Its ethos about everyone being equal in front of the law has serious implications for our own Mental Capacity Act. And I don’t think it is a bad thing that we are forced to think about our understanding of capacity – and what ‘happens’ when capacity is ‘lost’ in a seemingly all or nothing matter. A law is only as useful as its enforceability, but a sense of ‘rights conciousness’ gives people with dementia a sense of entitlement to standards. Of course, it is counterproductive if people use this law to be compliant to prevent complaints, rather than use this law to acknowledge certain people have legitimate legal expectations.

I feel, particularly, that a RBA offers a mechanism to campaign as a social movement. People with dementia, numbering 47 million in the world, deserve to be treated as equals, not just to be ‘friendly to’. People with dementia can campaign for minimum standards in things which affect their health through constructs such as the Convention for People with Disabilities, such as in housing, education or democracy; in the same away as activism on public health brought about basic changes in sanitation in global medicine.

This should be of course a focus for public health anyway, but it is all too easy for Big Charity and governments to collude in a narrative on prevention and cure, squeezing out living well. But this prevention script is not innocuous either. A healthy lifestyle does not necessarily mean another dependency on cholesterol or blood pressure lowering drugs.

And the “pre-dementia” notion, often advocated for by Big Charity, potentially can make patients out of us all. The effect is we are all living in fear, some more than others, and ‘it’s our fault’ if we don’t do something to stop getting dementia (the “personal responsibility” narrative). A disability requires a long-lasting substantial impairment, and access to benefits on the basis of disability are de-incentivised by any simultaneous wish to ‘live well’. We get into slippery territory if we can recognise all people with ‘genetic handicaps’ over meticulous examination of their DNA through ‘Big Data’ innovations. Some people find the label ‘disability’ empowering, some disempowering, looking at the literature from all long term conditions. I personally find recognition of my physical disability ’empowering’, but each to their own?

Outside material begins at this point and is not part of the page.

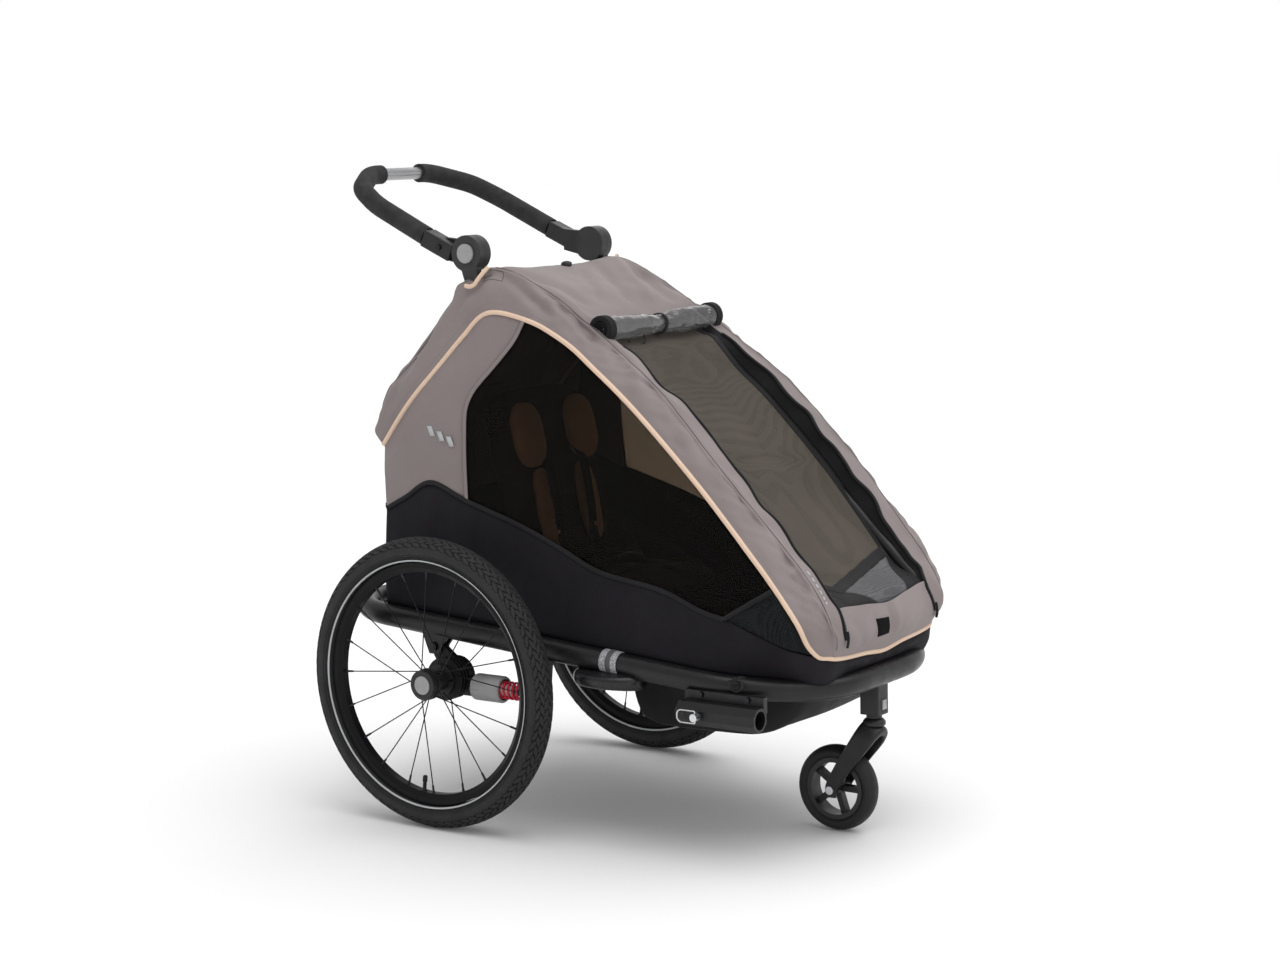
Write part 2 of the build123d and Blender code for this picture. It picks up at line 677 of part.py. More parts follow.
# ---------------------------------------------------------------- fabric cabin
# Each station holds the ridge (x, z, half width) and the hood's lower edge (x, z, half width).
HOOD = [
    ((690, 328, 158), (676, 332, 184)),
    ((703, 362, 174), (671, 356, 210)),
    ((698, 393, 182), (661, 392, 231)),
    ((671, 440, 188), (637, 433, 240)),
    ((618, 504, 191), (585, 494, 241)),
    ((514, 618, 198), (479, 607, 234)),
    ((390, 742, 192), (360, 719, 227)),
    ((302, 802, 184), (270, 789, 222)),
    ((226, 857, 178), (220, 824, 219)),
    ((141, 910, 174), (145, 858, 217)),
    ((40, 947, 178), (57, 871, 216)),
    ((-34, 899, 178), (6, 831, 220)),
    ((-90, 830, 192), (-46, 780, 222)),
    ((-150, 744, 206), (-111, 714, 227)),
    ((-178, 682, 216), (-168, 654, 232)),
]
# Zip line on each side of the screen, by station: x, z, half width.
ZIP = {
    2: (690, 405, 144),
    3: (669, 436, 150),
    4: (623, 490, 151),
    5: (522, 609, 156),
    6: (396, 735, 157),
    7: (296, 808, 152),
}
ROLL_ROW = 7
HUB_ROW = 10


def hood_grid():
    """Grid across the hood at each station, from the right lower edge over the top to the left one."""
    rows = []
    for station, ((rx, rz, ry), (ex, ez, ey)) in enumerate(HOOD):
        ix, iz, iy = ZIP.get(station, (rx + 1, rz + 2, ry / 2))
        half = [
            (ex, ey, ez),
            ((ex + rx) / 2 + 5, (ey + ry) / 2 + 6, (ez + rz) / 2 + 5),
            (rx, ry, rz),
            (ix, iy, iz),
        ]
        middle = [(rx + 2, 0, rz + 3)]
        left = [(x, y, z) for x, y, z in reversed(half)]
        rows.append([(x, -y, z) for x, y, z in half] + middle + left)
    return rows


def hood():
    screen = {(i, j) for i in ZIP for j in (3, 4)} | {(ROLL_ROW, j) for j in (2, 5)}
    hubs = {(HUB_ROW, j) for j in (1, 2, 5, 6)}
    return sheet(hood_grid(), FABRIC, screen | hubs)


nodes["canopy"] = hood()


def front_screen():
    line = [(232, 822), (256, 815), (294, 801), (391, 729), (517, 603), (618, 484), (664, 432), (683, 408)]
    width = [138, 141, 145, 150, 149, 144, 142, 136]
    rows = [[(x, w * f, z) for f in (-1, -0.5, 0, 0.5, 1)] for (x, z), w in zip(line, width)]
    return sheet(rows, 1.5)


nodes["front_screen"] = front_screen()


def side_plate(points, side, thickness=FABRIC):
    """Flat panel in the leaning side of the cabin, outlined by its X and Z."""
    plane = Plane(origin=(0, side * SIDE_Y, SIDE_Z), x_dir=(1, 0, 0), z_dir=(0, side, SIDE_LEAN))
    stretch = math.hypot(1, SIDE_LEAN)
    local = [(x, -side * (z - SIDE_Z) * stretch) for x, z in points]
    face = plane * make_face(Polyline(*local, close=True))
    return extrude(face, amount=thickness / 2, both=True)


BELT = [(-59, 579), (16, 549), (129, 517), (213, 485), (295, 451), (415, 431), (493, 402), (560, 384)]
REAR_TOP = (-160, 527)
EDGE_GAP = 4.0


def skirt(side):
    bottom = [(600, ring_z(600) + 21.5), (-158, ring_z(-158) + 21.5)]
    return side_plate([REAR_TOP] + BELT + [(640, 395)] + bottom, side)


def side_panel(side):
    top = [(-166, 648), (-46, 772), (8, 824), (57, 862), (84, 864), (88, 852)]
    window_edge = [(22, 724), (10, 654), (14, 561)]
    low = [(-59, 579 + EDGE_GAP), (REAR_TOP[0] - 2, REAR_TOP[1] + EDGE_GAP)]
    return side_plate(top + window_edge + low, side)


def side_window(side):
    hood_line = [(94, 858), (140, 848), (200, 822), (262, 780), (352, 708)]
    hood_line += [(470, 598), (575, 487), (622, 430)]
    low = [(x, z + EDGE_GAP) for x, z in reversed(BELT[1:])]
    rear = [(16, 654), (28, 722)]
    return side_plate(hood_line + low + rear, side, 1.5)


nodes["side_skirts"] = both(skirt)
nodes["side_panels"] = both(side_panel)
nodes["side_windows"] = both(side_window)


def rear_panel():
    rows = []
    for x, z, half in ((-173, 672, 212), (-176, 600, 222), (-170, 500, 228), (-163, 366, 234)):
        rows.append([(x - 4 * (1 - f * f), half * f, z) for f in (-1, -0.5, 0, 0.5, 1)])
    return sheet(rows, FABRIC)


nodes["rear_panel"] = rear_panel()

ROLL_X, ROLL_Z = 256.0, 844.0
roll = [cyl_y(ROLL_X, y0, y1, ROLL_Z, r) for y0, y1, r in ((-171, -161, 25), (-161, 161, 22), (161, 171, 25))]
nodes["rain_cover_roll"] = Compound([piece.solids()[0] for piece in roll])

if __name__ == "__main__":
    for name, shape in nodes.items():
        export_step(Pos(-MID_X, 0, 0) * shape, "parts/" + name + ".step")
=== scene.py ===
import math

import bmesh
import bpy
import numpy as np
from mathutils import Matrix, Vector, noise


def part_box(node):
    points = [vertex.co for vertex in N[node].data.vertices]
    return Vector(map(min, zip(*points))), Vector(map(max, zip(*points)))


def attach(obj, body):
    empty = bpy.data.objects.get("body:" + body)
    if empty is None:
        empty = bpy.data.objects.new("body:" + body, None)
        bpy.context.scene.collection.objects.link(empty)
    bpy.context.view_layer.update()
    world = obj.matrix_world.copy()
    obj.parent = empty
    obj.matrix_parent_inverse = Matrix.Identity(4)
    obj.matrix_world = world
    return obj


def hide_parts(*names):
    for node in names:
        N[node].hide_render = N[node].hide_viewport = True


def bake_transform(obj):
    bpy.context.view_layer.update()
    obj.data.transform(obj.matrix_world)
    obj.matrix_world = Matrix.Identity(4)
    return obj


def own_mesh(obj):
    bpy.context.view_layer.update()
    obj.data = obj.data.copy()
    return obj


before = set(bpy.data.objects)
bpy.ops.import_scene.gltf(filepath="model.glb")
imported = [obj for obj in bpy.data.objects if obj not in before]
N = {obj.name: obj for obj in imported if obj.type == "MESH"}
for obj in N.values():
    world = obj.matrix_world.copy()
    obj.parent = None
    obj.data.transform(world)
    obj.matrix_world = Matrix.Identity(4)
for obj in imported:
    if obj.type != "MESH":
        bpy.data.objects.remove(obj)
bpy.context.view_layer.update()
MM = 0.001

# The rear axle and the ground, read from the frame: outlines below are in millimetres from there.
axle_low, axle_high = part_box("axle_right")
AXLE_X = (axle_low.x + axle_high.x) / 2
SIDES = (("right", -1), ("left", 1))


def place(points):
    """Points given in millimetres from the rear axle's middle on the ground, in the row frame's metres."""
    return np.array(points, float) * MM + np.array([AXLE_X, 0, 0])


# ---------------------------------------------------------------- materials
def material(name, colour, rough=0.6, metal=0.0, **extra):
    m = bpy.data.materials.new(name)
    m.use_nodes = True
    b = m.node_tree.nodes["Principled BSDF"]
    b.inputs["Base Color"].default_value = (*colour, 1)
    b.inputs["Roughness"].default_value = rough
    b.inputs["Metallic"].default_value = metal
    for key, value in extra.items():
        b.inputs[key].default_value = value
    return m


def node(m, kind, **values):
    n = m.node_tree.nodes.new(kind)
    for key, value in values.items():
        if key in n.inputs:
            n.inputs[key].default_value = value
        else:
            setattr(n, key, value)
    return n


GLOSS = "Specular IOR Level"


def link(m, a, b):
    m.node_tree.links.new(a, b)


def shader(m):
    return m.node_tree.nodes["Principled BSDF"]


def coords(m, scale=(1, 1, 1), rotation=(0, 0, 0)):
    c = node(m, "ShaderNodeTexCoord")
    mapping = node(m, "ShaderNodeMapping")
    mapping.inputs["Scale"].default_value = scale
    mapping.inputs["Rotation"].default_value = rotation
    link(m, c.outputs["Object"], mapping.inputs["Vector"])
    return mapping.outputs["Vector"]


def add_bump(m, height, strength, distance):
    """A bump on the shader, on top of any bump that is there."""
    b = node(m, "ShaderNodeBump", Strength=strength, Distance=distance)
    link(m, height, b.inputs["Height"])
    normal = shader(m).inputs["Normal"]
    if normal.is_linked:
        link(m, normal.links[0].from_socket, b.inputs["Normal"])
    link(m, b.outputs["Normal"], normal)


def combine(m, operation, a, b):
    both = node(m, "ShaderNodeMath", operation=operation)
    link(m, a, both.inputs[0])
    link(m, b, both.inputs[1])
    return both.outputs[0]


def bands(m, direction, scale, rotation, **values):
    """Parallel threads across a direction, as a height."""
    w = node(m, "ShaderNodeTexWave", Scale=scale, **values)
    w.wave_type = "BANDS"
    w.bands_direction = direction
    link(m, coords(m, rotation=rotation), w.inputs["Vector"])
    return w.outputs["Fac"]


def cell_tex(m, scale):
    cells = node(m, "ShaderNodeTexVoronoi", Scale=scale)
    link(m, coords(m), cells.inputs["Vector"])
    return cells.outputs["Distance"]


def noise_tex(m, scale, detail=3.0, vector=None, roughness=0.5):
    n = node(m, "ShaderNodeTexNoise", Scale=scale, Detail=detail, Roughness=roughness)
    link(m, vector if vector else coords(m), n.inputs["Vector"])
    return n.outputs["Fac"]


def ramp(m, fac, stops):
    r = node(m, "ShaderNodeValToRGB")
    link(m, fac, r.inputs["Fac"])
    elements = r.color_ramp.elements
    while len(elements) < len(stops):
        elements.new(0.5)
    for e, (pos, value) in zip(elements, stops):
        e.position = pos
        e.color = (*value, 1) if hasattr(value, "__len__") else (value, value, value, 1)
    return r.outputs["Color"]


def vary_colour(m, colour, amount, scale, detail=4.0):
    """Soft changes of the colour over the surface."""
    low = tuple(c * (1 - amount) for c in colour)
    high = tuple(min(1, c * (1 + amount)) for c in colour)
    link(m, ramp(m, noise_tex(m, scale, detail), [(0.3, low), (0.7, high)]), shader(m).inputs["Base Color"])


def vary_rough(m, low, high, scale):
    link(m, ramp(m, noise_tex(m, scale, 3), [(0.3, low), (0.7, high)]), shader(m).inputs["Roughness"])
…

And living better with dementia is important as it supports a move away from deficits and illness. Health is not just about an absence of illness, and people on receiving a diagnosis of dementia are entitled to lead lives in recovery akin to receipt of a diagnosis of schizophrenia. If a social movement such as ‘dementia activism’ gains traction, it’s perfectly possible this will provide further leverage, such as not seeing people with later stages of dementia being parked in residential homes. For decades, it was too easy for many individuals to be given inappropriate antipsychotic medications institutionalised like some sort of police state.

I think language is critical – and that’s why this from the Alzheimer’s Society back in 2009 did not impress me much.

PR

Victimhood is sometimes unwittingly exacerbated by Big Charity – which is why we all need to be vigilant. A RBA may help to reset the compass on this one.

In summary, I feel RBA are complementary to dementia friendly communities, and will make the weather. I think they are less reliant on codification by governments or governmental bodies, and can be ‘enforced’ in a legalistic manner, but the crucial strength in them is their ability to command a social movement for better dementia care and respect for people with dementia and carers.